Триединство истины, добра и красоты является универсальным принципом творения, источником гармонии мира, связующим каждую его частичку с Творцом. Даже человек, своим разумом отгородившийся от Бога, благодаря этому принципу сохраняет связь и с Ним, и со всем творением.
Видеть в мире красоту может каждый человек, но только художнику дана способность удержать мгновенно появляющуюся и исчезающую красоту и запечатлеть ее в какой-либо форме: слове, звуке, цвете, пластическом материале. Способность создать образ красоты, сохранить частичку Вечности во времени делает человека сотворцом Богу. Эта способность (талант) не принадлежит к естественным свойствам человеческой природы. Ее единственным источником и владельцем является Бог, Который наделяет ею человека на время его земной жизни: «Дары различны, но Дух один и тот же; и служения различны, а Господь один и тот же; и действия различны, а Бог один и тот же, производящий всё во всех. Но каждому дается проявление Духа на пользу. Одному дается Духом слово мудрости, другому слово знания, тем же Духом; иному вера, тем же Духом; иному дары исцелений, тем же Духом; иному чудотворения, иному пророчество, иному различение духов, иному разные языки, иному истолкование языков. Все же сие производит один и тот же Дух, разделяя каждому особо, как Ему угодно» (1 Кор. 12, 4–11).
О том, для чего Бог наделил человека талантом, говорит евангельская притча: «…человек… отправляясь в чужую страну, призвал рабов своих и поручил им имение свое: и одному дал он пять талантов, другому два, иному один, каждому по его силе; и тотчас отправился. Получивший пять талантов пошел, употребил их в дело и приобрел другие пять талантов; точно так же и получивший два таланта приобрел другие два; получивший же один талант пошел и закопал его в землю и скрыл серебро господина своего. По долгом времени, приходит господин рабов тех и требует у них отчета. И, подойдя, получивший пять талантов принес другие пять талантов и говорит: господин! пять талантов ты дал мне; вот, другие пять талантов я приобрел на них. Господин его сказал ему: хорошо, добрый и верный раб! в малом ты был верен, над многим тебя поставлю; войди в радость господина твоего. Подошел также и получивший два таланта и сказал: господин! два таланта ты дал мне; вот, другие два таланта я приобрел на них. Господин его сказал ему: хорошо, добрый и верный раб! в малом ты был верен, над многим тебя поставлю; войди в радость господина твоего. Подошел и получивший один талант и сказал: господин! я знал тебя, что ты человек жестокий, жнешь, где не сеял, и собираешь, где не рассыпа́л, и, убоявшись, пошел и скрыл талант твой в земле; вот тебе твое. Господин же его сказал ему в ответ: лукавый раб и ленивый! ты знал, что я жну, где не сеял, и собираю, где не рассыпа́л; посему надлежало тебе отдать серебро мое торгующим, и я, придя, получил бы мое с прибылью; итак, возьмите у него талант и дайте имеющему десять талантов, ибо всякому имеющему дастся и приумножится, а у неимеющего отнимется и то, что имеет; а негодного раба выбросьте во тьму внешнюю: там будет плач и скрежет зубов. Сказав сие, Иисус возгласил: кто имеет уши слышать, да слышит!» (Мф. 25, 14–30).

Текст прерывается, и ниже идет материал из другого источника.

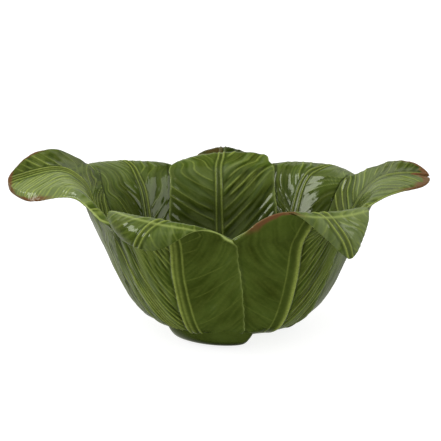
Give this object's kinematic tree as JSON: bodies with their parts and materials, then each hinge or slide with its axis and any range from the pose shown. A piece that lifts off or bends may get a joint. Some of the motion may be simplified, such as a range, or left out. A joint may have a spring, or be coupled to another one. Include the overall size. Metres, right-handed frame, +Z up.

Все евангельские притчи в образной форме раскрывают действие каких-либо духовных законов. И здесь отношения «господин» – «раб», описанные в притче, не должны вводить в заблуждение. Речь вовсе не о рабстве в его социальном понимании, потому что невозможно представить, чтобы «обычный» рабовладелец, уезжая за границу, раздал свое имущество рабам. Это невозможно даже на уровне современных производственных отношений, при которых владелец какой-то собственности, уезжая на время, роздал ее своим сотрудникам.
Очевидно, что притча говорит не о социальных, а о духовных отношениях между людьми в естественной иерархии, когда работник является не подневольным рабочим, трудящимся по принуждению, а добросовестным сотрудником, свободно признающим над собой власть другого человека. В основе этих отношений – любовь и уважение объективно младшего к старшему. Притча показывает, что мера этой любви у всех рабов разная и, зная это, господин раздал им свое имение в соответствии с ней. В результате тот, кто больше любил господина, получил больше средств во временное пользование и, приумножив их, получил бо́льшую награду. Тот, кто любил меньше, получил меньшую награду, а тот, кто не любил господина и не желал потрудиться для него, лишился и того малого, что было дано.
Любой человек, получая от Господа дары и приумножая их, делается подобен Ему. Отказ от исполнения Божественного замысла влечет тяжкие последствия: у человека будет отнято и то малое, что он имеет, а сам он навсегда будет лишен возможности богообщения – окажется там, где нет света Божественной любви и где невозможно покаяние – во «тьме внешней».